We have also discovered that the owners of Hazelwood in Victoria's Latrobe Valley—our oldest and dirtiest coal-fired power station—have been in secret talks with VicForests to reinvent the plant by burning wood from native forests in East Gippsland. GDF SUEZ—the owners—have even confirmed they have been conducting trials. This move has not been about encouraging clean energy; it has been about giving a lifeline to out-dated and dirty industries. And it is destroying our native forests in the process.

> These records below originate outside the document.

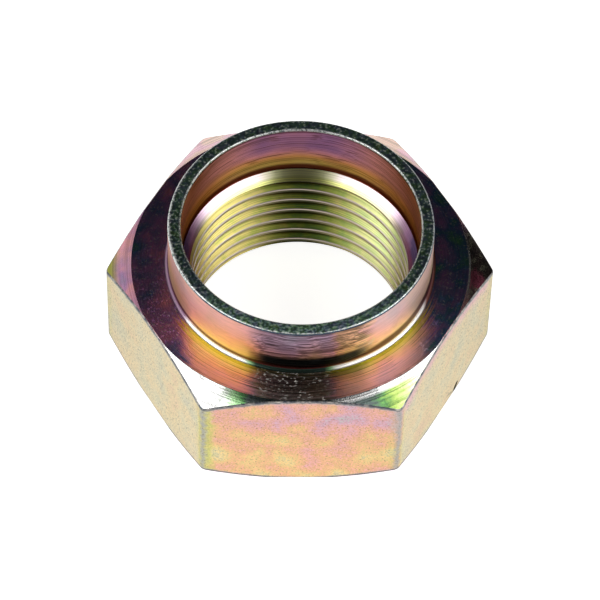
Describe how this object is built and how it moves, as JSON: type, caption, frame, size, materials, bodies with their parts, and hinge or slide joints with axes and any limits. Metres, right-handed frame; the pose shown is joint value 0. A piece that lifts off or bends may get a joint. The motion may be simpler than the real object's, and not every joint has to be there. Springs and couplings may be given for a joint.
{
  "type": "spindle nut",
  "caption": "Hexagon spindle nut in yellow-plated steel, with chamfered ends, a fine internal thread and a thin staking collar on one end.",
  "frame": {"origin": "centre of the flat bearing face, on the thread's axis", "axes": "+Z along the thread's axis from the bearing face to the collar's rim; +X through a corner of the hexagon, so that two flats face +Y and -Y"},
  "size_m": [0.042, 0.0366, 0.0214],
  "materials": {
    "plated_steel": "turned and tumbled steel under iridescent yellow zinc plating"
  },
  "bodies": {
    "root": {"spindle_nut": "plated_steel"}
  },
  "joints": []
}
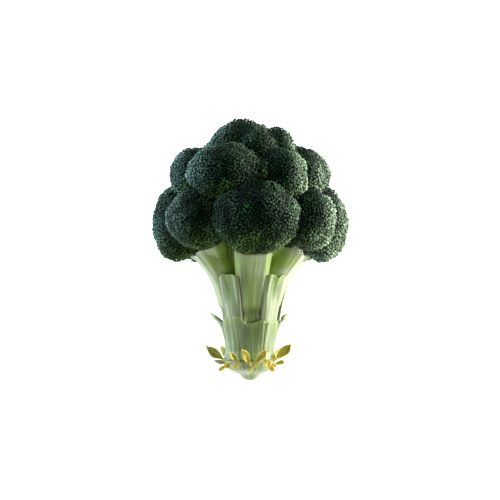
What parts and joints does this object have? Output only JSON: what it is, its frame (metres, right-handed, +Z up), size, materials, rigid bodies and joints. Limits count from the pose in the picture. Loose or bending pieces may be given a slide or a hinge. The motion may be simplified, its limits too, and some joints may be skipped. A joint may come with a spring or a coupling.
{
  "type": "broccoli head",
  "caption": "Head of broccoli lying on its back: packed dark green bud domes on a pale branching stalk, with cut leaf bases round the stalk and yellow leaflets at its foot.",
  "frame": {"origin": "middle of the bounding box's underside, on the surface the head lies on", "axes": "+Z up, away from the surface; +Y towards the crown along the stalk's level direction; +X to the crown's right when it is looked down on with the crown away from the viewer"},
  "size_m": [0.15, 0.1848, 0.1234],
  "materials": {
    "buds": "grainy matt, closed buds",
    "stalk": "satin, waxy",
    "leaf_base": "satin, waxy",
    "leaflet": "matt leaf"
  },
  "bodies": {
    "root": {"floret_lower_back": "buds", "floret_lower_back_left": "buds", "floret_lower_back_right": "buds", "floret_lower_front": "buds", "floret_lower_front_left": "buds", "floret_lower_front_right": "buds", "floret_lower_left": "buds", "floret_lower_right": "buds", "floret_lower_right_front": "buds", "floret_top": "buds", "floret_top_back": "buds", "floret_top_back_left": "buds", "floret_top_front": "buds", "floret_top_right": "buds", "floret_upper_back": "buds", "floret_upper_back_left": "buds", "floret_upper_back_right": "buds", "floret_upper_front": "buds", "floret_upper_front_left": "buds", "floret_upper_front_right": "buds", "floret_upper_left": "buds", "floret_upper_right": "buds", "leaf_base_lower_back": "leaf_base", "leaf_base_lower_back_left": "leaf_base", "leaf_base_lower_back_right": "leaf_base", "leaf_base_lower_front": "leaf_base", "leaf_base_lower_front_left": "leaf_base", "leaf_base_lower_front_right": "leaf_base", "leaf_base_lower_left": "leaf_base", "leaf_base_lower_right": "leaf_base", "leaf_base_upper_back": "leaf_base", "leaf_base_upper_back_left": "leaf_base", "leaf_base_upper_back_right": "leaf_base", "leaf_base_upper_front_left": "leaf_base", "leaf_base_upper_front_right": "leaf_base", "leaflet_back_left_long": "leaflet", "leaflet_back_left_low": "leaflet", "leaflet_back_long": "leaflet", "leaflet_back_right_long": "leaflet", "leaflet_back_right_low": "leaflet", "leaflet_back_short": "leaflet", "leaflet_front_left_long": "leaflet", "leaflet_front_left_low": "leaflet", "leaflet_front_lobed": "leaflet", "leaflet_front_long": "leaflet", "leaflet_left_bud": "leaflet", "leaflet_left_inner": "leaflet", "leaflet_left_long": "leaflet", "leaflet_left_low": "leaflet", "leaflet_left_pale": "leaflet", "leaflet_right_bud": "leaflet", "leaflet_right_long": "leaflet", "leaflet_right_low": "leaflet", "leaflet_right_mid": "leaflet", "leaflet_right_side": "leaflet", "leaflet_right_small": "leaflet", "stalk": "stalk"}
  },
  "joints": []
}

Last month I met with forest campaigners in Western Australia, who were concerned about the ongoing logging of precious native forests there and the prospects of logging native forest with the wood being burnt for energy. Since 2008, local conservationists have been fighting a proposed wood biomass plant in Manjimup in the heart of the south-west forests of Western Australia. The planning application for this plant claims the fuel source would be plantation waste from blue gum and pine plantation wood. However, locals have good reason to believe the plant will be fed by native forests because the distance from the plantations makes the plantation feedstock unviable. The latest forest management plan has two tiers of estimated yield, one being much larger than the other, .a significant increase on current logging debate pending on whether new markets are developed. The Manjimup shire president said during the debate on the renewable energy target that the proposal could not progress until the RET was agreed upon. This further supports concerns that the plant will rely on native forest wood, since plantation waste was already classed as 'renewable'.

The logging that is occurring in south-west WA is incredibly damaging. They are not even maintaining a pretence of forests regrowing back to anything like they were before they were destroyed. In fact, many areas of logged forests are declared as national park after the devastation of logging—trashing the whole concept of national parks.

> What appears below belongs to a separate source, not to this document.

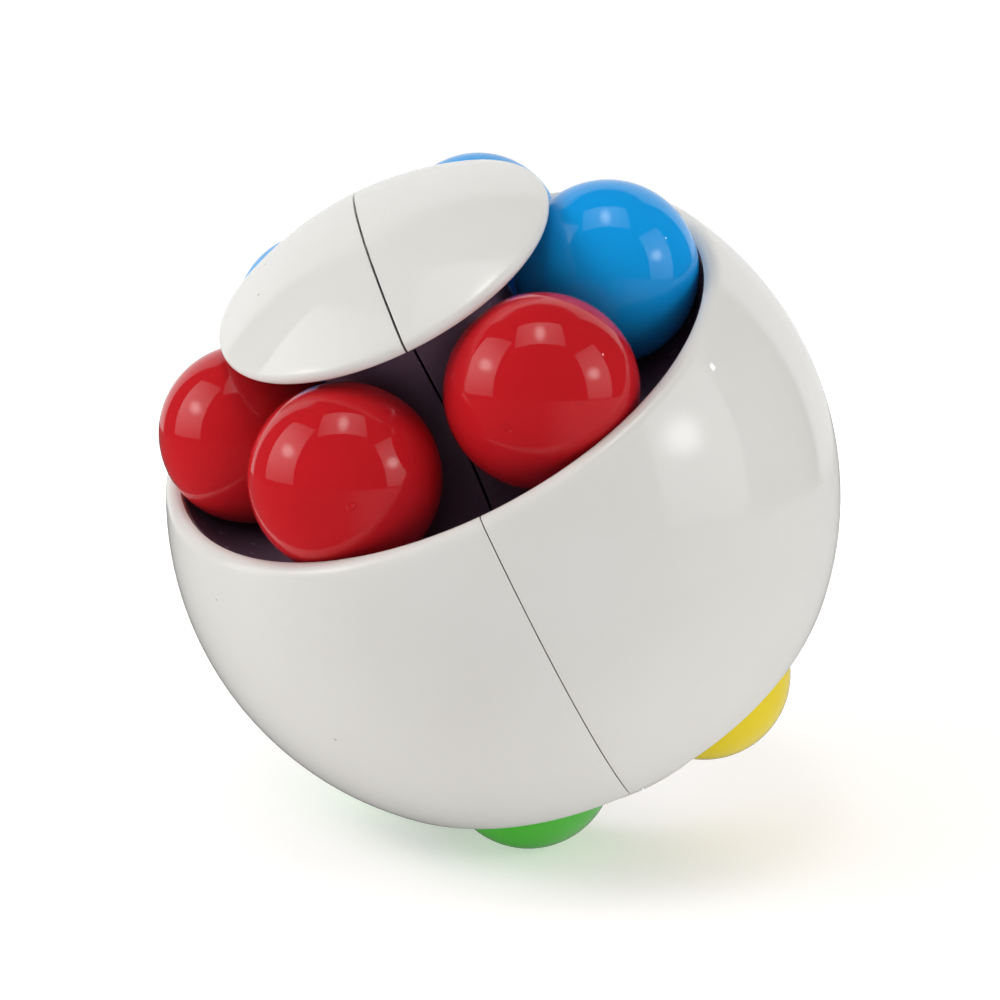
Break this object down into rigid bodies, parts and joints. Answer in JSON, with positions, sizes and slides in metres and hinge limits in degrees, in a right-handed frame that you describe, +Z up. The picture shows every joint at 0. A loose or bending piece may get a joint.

As well as being deeply concerned about the damage being done to these forests, the passionate and committed campaigners I have met are very worried about the prospect of massive fines and criminal convictions for taking action to stop logging. The proposed new anti-protest laws which they are facing reverse the onus of proof, carry maximum penalties of two years jail or a $24,000 fine and cost recovery for any police response. This is an appalling situation to put people in who are protesting to protect our natural heritage.

So where do we go from here? First of all, this backwards decision has to be turned the right way around. The Labor Party have promised to reverse the decision, but there are already rumblings of discontent among their Tasmanian representatives. Labor must stay true to their word. You can rest assured that the Greens will do everything within our power to keep them to it.

Importantly, we need to move to the full shift of the forestry industry out of native forests and into plantations. The transition is already well underway. Eighty-five per cent of the wood products that we produce in Australia already come from plantations. We need to get that to 100 per cent. We need to start with a full-scale review of our regional forest agreements. But, in a characteristically backwards step, the Abbott government announced plans in April to just roll over the Tasmanian RFA—an ominous sign of things to come around the country. They have ruled out a full-scale review, but that is exactly what we need. We must not commit to another 20 years of disaster by rolling over all RFAs. We have to talk about how we can best manage these resources to safeguard our future. This means facilitating, not hampering, the shift of logging out of our native forests. Native forests belong to the people. Now is the time to take them back.